**Information provided:**

>> Begin

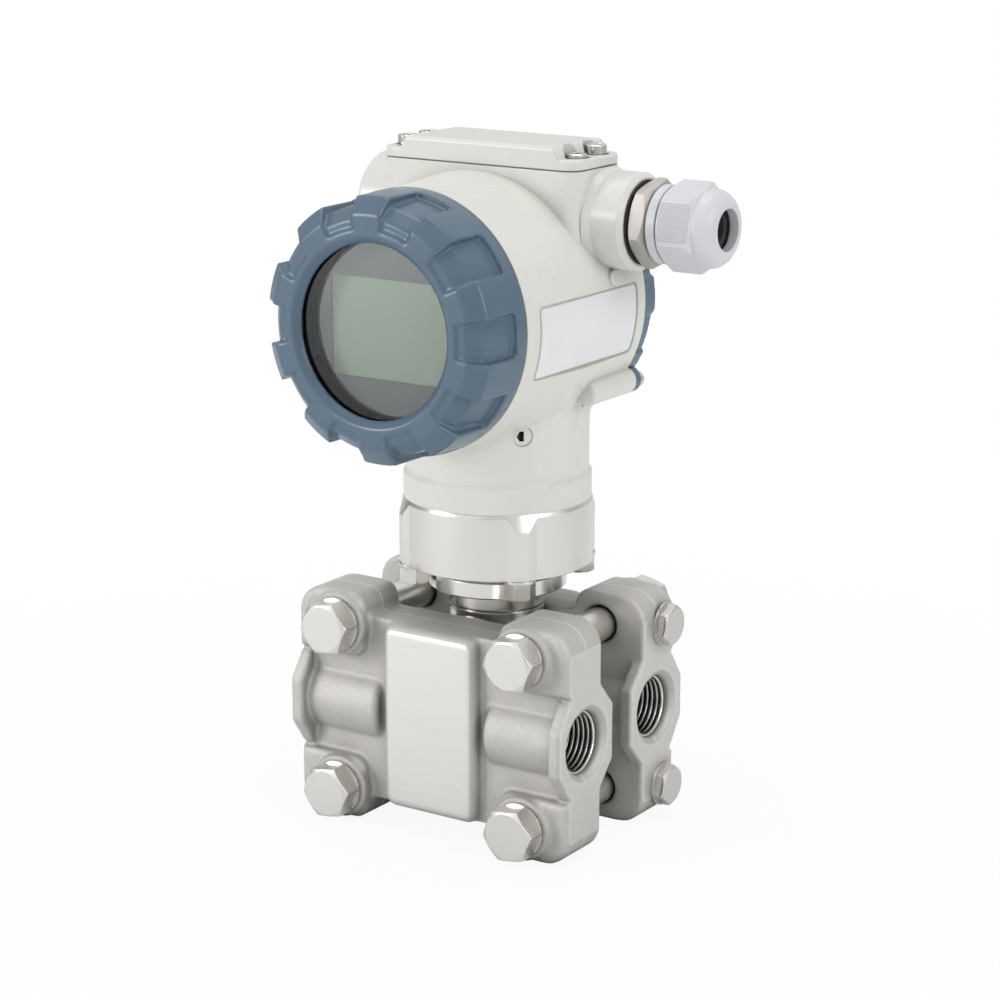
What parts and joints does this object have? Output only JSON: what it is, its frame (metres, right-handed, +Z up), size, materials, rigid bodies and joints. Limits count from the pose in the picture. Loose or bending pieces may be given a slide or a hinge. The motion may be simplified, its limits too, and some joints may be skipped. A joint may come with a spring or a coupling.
{
  "type": "differential pressure transmitter",
  "caption": "Differential pressure transmitter with display: painted two-chamber housing on a stainless neck, over a capsule bolted between two threaded process flanges.",
  "frame": {"origin": "centre of the bounding box's footprint, at the height of the surface it stands on", "axes": "+Z up along the neck; -Y is the side of the display; +X is the side of the cable gland"},
  "size_m": [0.1308, 0.1094, 0.2214],
  "materials": {
    "cast_stainless": "bead-blasted cast stainless steel",
    "bright_stainless": "turned and machined stainless steel",
    "brushed_stainless": "brushed stainless steel",
    "light_grey_paint": "satin powder coat on die-cast aluminium",
    "blue_grey_paint": "satin powder coat on die-cast aluminium",
    "white_ptfe": "matte fluoropolymer",
    "black_rubber": "matte rubber",
    "dark_rubber_seal": "matte rubber",
    "dark_plastic": "moulded plastic",
    "label_film": "bare pale plate",
    "clear_glass": "clear toughened glass",
    "faceplate_grey": "matte printed plastic",
    "display_green": "unlit reflective display cell",
    "brass_plated": "nickel-plated brass",
    "nickel_plated": "matte nickel plating",
    "pale_grey_nylon": "moulded polyamide"
  },
  "bodies": {
    "measuring_cell": {"process_flange_front": "cast_stainless", "process_flange_rear": "cast_stainless", "tie_bolts": "bright_stainless", "tie_bolt_nuts": "bright_stainless", "flange_end_plugs": "bright_stainless", "sensor_capsule": "bright_stainless", "diaphragm_front": "bright_stainless", "diaphragm_rear": "bright_stainless", "process_gasket_front": "white_ptfe", "process_gasket_rear": "white_ptfe", "sensor_stem": "bright_stainless"},
    "head": {"clamp_collar": "brushed_stainless", "clamp_collar_screws": "bright_stainless", "neck_seal": "black_rubber", "housing": "light_grey_paint", "top_lid": "light_grey_paint", "lid_gasket": "black_rubber", "top_lid_screws": "bright_stainless", "label_plate": "label_film", "housing_lock_screw": "bright_stainless", "conduit_plug": "bright_stainless", "rear_cover_clamp": "blue_grey_paint", "cover_clamp_screw": "bright_stainless", "display_module": "faceplate_grey", "lcd_panel": "display_green", "electronics_module": "dark_plastic", "terminal_block": "dark_plastic", "terminal_screws": "brass_plated", "gland_washer": "black_rubber", "gland_lock_nut": "nickel_plated", "gland_body": "pale_grey_nylon"},
    "front_cover_carrier": {"front_cover_seal": "black_rubber"},
    "front_cover_turning": {"front_cover": "blue_grey_paint", "window_gasket": "black_rubber", "front_window": "clear_glass", "window_retainer": "dark_plastic"},
    "rear_cover_carrier": {"rear_cover_seal": "black_rubber"},
    "rear_cover_turning": {"rear_cover": "blue_grey_paint"},
    "gland_carrier": {"gland_seal": "dark_rubber_seal"},
    "gland_cap_turning": {"gland_cap": "pale_grey_nylon"},
    "zero_key_body": {"zero_key": "dark_plastic"},
    "span_key_body": {"span_key": "dark_plastic"}
  },
  "joints": [
    {"name": "housing_turn", "type": "hinge", "parent": "measuring_cell", "child": "head", "pos_m": [-0.01355, 0.0147, 0.1184], "axis": [0, 0, 1], "range_deg": [-180, 180]},
    {"name": "front_cover_travel", "type": "slide", "parent": "head", "child": "front_cover_carrier", "axis": [0, -1, 0], "range_m": [0, 0.0102]},
    {"name": "front_cover_turn", "type": "hinge", "parent": "front_cover_carrier", "child": "front_cover_turning", "pos_m": [-0.01355, -0.0403, 0.1697], "axis": [0, -1, 0], "range_deg": [0, 1800]},
    {"name": "rear_cover_travel", "type": "slide", "parent": "head", "child": "rear_cover_carrier", "axis": [0, 1, 0], "range_m": [0, 0.0102]},
    {"name": "rear_cover_turn", "type": "hinge", "parent": "rear_cover_carrier", "child": "rear_cover_turning", "pos_m": [-0.01355, 0.0397, 0.1697], "axis": [0, 1, 0], "range_deg": [0, 1800]},
    {"name": "gland_cap_travel", "type": "slide", "parent": "head", "child": "gland_carrier", "axis": [1, 0, 0], "range_m": [0, 0.0031]},
    {"name": "gland_cap_turn", "type": "hinge", "parent": "gland_carrier", "child": "gland_cap_turning", "pos_m": [0.05645, 0.0221, 0.1977], "axis": [1, 0, 0], "range_deg": [0, 720]},
    {"name": "zero_key_press", "type": "slide", "parent": "head", "child": "zero_key_body", "axis": [0, 0, -1], "range_m": [0, 0.0012], "stiffness_N_per_m": 400, "springref_m": -0.0004},
    {"name": "span_key_press", "type": "slide", "parent": "head", "child": "span_key_body", "axis": [0, 0, -1], "range_m": [0, 0.0012], "stiffness_N_per_m": 400, "springref_m": -0.0004}
  ],
  "couplings": [
    {"joint": "front_cover_travel", "follows": "front_cover_turn", "m_per_rad": 0.00031831},
    {"joint": "rear_cover_travel", "follows": "rear_cover_turn", "m_per_rad": 0.00031831},
    {"joint": "gland_cap_travel", "follows": "gland_cap_turn", "m_per_rad": 0.00023873}
  ]
}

>> End

Reproduce the listing above verbatim, from first line to last.

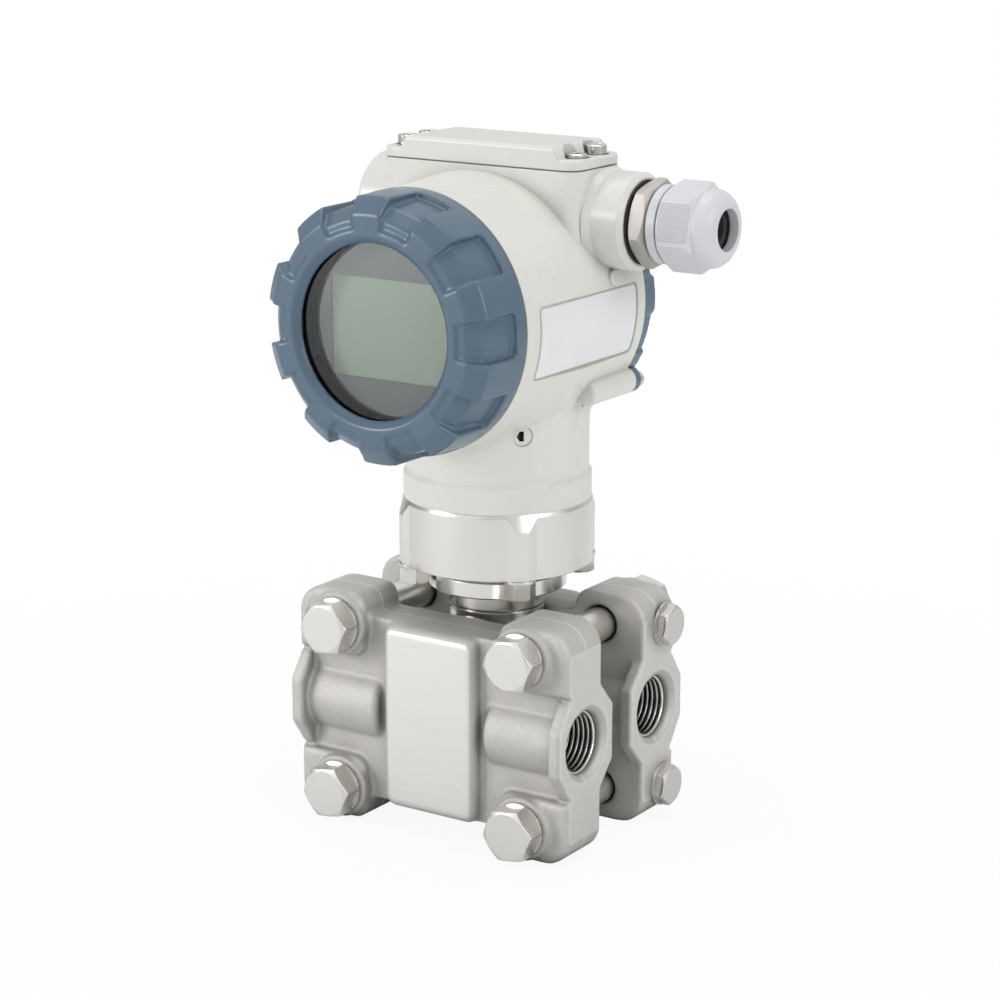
What parts and joints does this object have? Output only JSON: what it is, its frame (metres, right-handed, +Z up), size, materials, rigid bodies and joints. Limits count from the pose in the picture. Loose or bending pieces may be given a slide or a hinge. The motion may be simplified, its limits too, and some joints may be skipped. A joint may come with a spring or a coupling.
{
  "type": "differential pressure transmitter",
  "caption": "Differential pressure transmitter with display: painted two-chamber housing on a stainless neck, over a capsule bolted between two threaded process flanges.",
  "frame": {"origin": "centre of the bounding box's footprint, at the height of the surface it stands on", "axes": "+Z up along the neck; -Y is the side of the display; +X is the side of the cable gland"},
  "size_m": [0.1308, 0.1094, 0.2214],
  "materials": {
    "cast_stainless": "bead-blasted cast stainless steel",
    "bright_stainless": "turned and machined stainless steel",
    "brushed_stainless": "brushed stainless steel",
    "light_grey_paint": "satin powder coat on die-cast aluminium",
    "blue_grey_paint": "satin powder coat on die-cast aluminium",
    "white_ptfe": "matte fluoropolymer",
    "black_rubber": "matte rubber",
    "dark_rubber_seal": "matte rubber",
    "dark_plastic": "moulded plastic",
    "label_film": "bare pale plate",
    "clear_glass": "clear toughened glass",
    "faceplate_grey": "matte printed plastic",
    "display_green": "unlit reflective display cell",
    "brass_plated": "nickel-plated brass",
    "nickel_plated": "matte nickel plating",
    "pale_grey_nylon": "moulded polyamide"
  },
  "bodies": {
    "measuring_cell": {"process_flange_front": "cast_stainless", "process_flange_rear": "cast_stainless", "tie_bolts": "bright_stainless", "tie_bolt_nuts": "bright_stainless", "flange_end_plugs": "bright_stainless", "sensor_capsule": "bright_stainless", "diaphragm_front": "bright_stainless", "diaphragm_rear": "bright_stainless", "process_gasket_front": "white_ptfe", "process_gasket_rear": "white_ptfe", "sensor_stem": "bright_stainless"},
    "head": {"clamp_collar": "brushed_stainless", "clamp_collar_screws": "bright_stainless", "neck_seal": "black_rubber", "housing": "light_grey_paint", "top_lid": "light_grey_paint", "lid_gasket": "black_rubber", "top_lid_screws": "bright_stainless", "label_plate": "label_film", "housing_lock_screw": "bright_stainless", "conduit_plug": "bright_stainless", "rear_cover_clamp": "blue_grey_paint", "cover_clamp_screw": "bright_stainless", "display_module": "faceplate_grey", "lcd_panel": "display_green", "electronics_module": "dark_plastic", "terminal_block": "dark_plastic", "terminal_screws": "brass_plated", "gland_washer": "black_rubber", "gland_lock_nut": "nickel_plated", "gland_body": "pale_grey_nylon"},
    "front_cover_carrier": {"front_cover_seal": "black_rubber"},
    "front_cover_turning": {"front_cover": "blue_grey_paint", "window_gasket": "black_rubber", "front_window": "clear_glass", "window_retainer": "dark_plastic"},
    "rear_cover_carrier": {"rear_cover_seal": "black_rubber"},
    "rear_cover_turning": {"rear_cover": "blue_grey_paint"},
    "gland_carrier": {"gland_seal": "dark_rubber_seal"},
    "gland_cap_turning": {"gland_cap": "pale_grey_nylon"},
    "zero_key_body": {"zero_key": "dark_plastic"},
    "span_key_body": {"span_key": "dark_plastic"}
  },
  "joints": [
    {"name": "housing_turn", "type": "hinge", "parent": "measuring_cell", "child": "head", "pos_m": [-0.01355, 0.0147, 0.1184], "axis": [0, 0, 1], "range_deg": [-180, 180]},
    {"name": "front_cover_travel", "type": "slide", "parent": "head", "child": "front_cover_carrier", "axis": [0, -1, 0], "range_m": [0, 0.0102]},
    {"name": "front_cover_turn", "type": "hinge", "parent": "front_cover_carrier", "child": "front_cover_turning", "pos_m": [-0.01355, -0.0403, 0.1697], "axis": [0, -1, 0], "range_deg": [0, 1800]},
    {"name": "rear_cover_travel", "type": "slide", "parent": "head", "child": "rear_cover_carrier", "axis": [0, 1, 0], "range_m": [0, 0.0102]},
    {"name": "rear_cover_turn", "type": "hinge", "parent": "rear_cover_carrier", "child": "rear_cover_turning", "pos_m": [-0.01355, 0.0397, 0.1697], "axis": [0, 1, 0], "range_deg": [0, 1800]},
    {"name": "gland_cap_travel", "type": "slide", "parent": "head", "child": "gland_carrier", "axis": [1, 0, 0], "range_m": [0, 0.0031]},
    {"name": "gland_cap_turn", "type": "hinge", "parent": "gland_carrier", "child": "gland_cap_turning", "pos_m": [0.05645, 0.0221, 0.1977], "axis": [1, 0, 0], "range_deg": [0, 720]},
    {"name": "zero_key_press", "type": "slide", "parent": "head", "child": "zero_key_body", "axis": [0, 0, -1], "range_m": [0, 0.0012], "stiffness_N_per_m": 400, "springref_m": -0.0004},
    {"name": "span_key_press", "type": "slide", "parent": "head", "child": "span_key_body", "axis": [0, 0, -1], "range_m": [0, 0.0012], "stiffness_N_per_m": 400, "springref_m": -0.0004}
  ],
  "couplings": [
    {"joint": "front_cover_travel", "follows": "front_cover_turn", "m_per_rad": 0.00031831},
    {"joint": "rear_cover_travel", "follows": "rear_cover_turn", "m_per_rad": 0.00031831},
    {"joint": "gland_cap_travel", "follows": "gland_cap_turn", "m_per_rad": 0.00023873}
  ]
}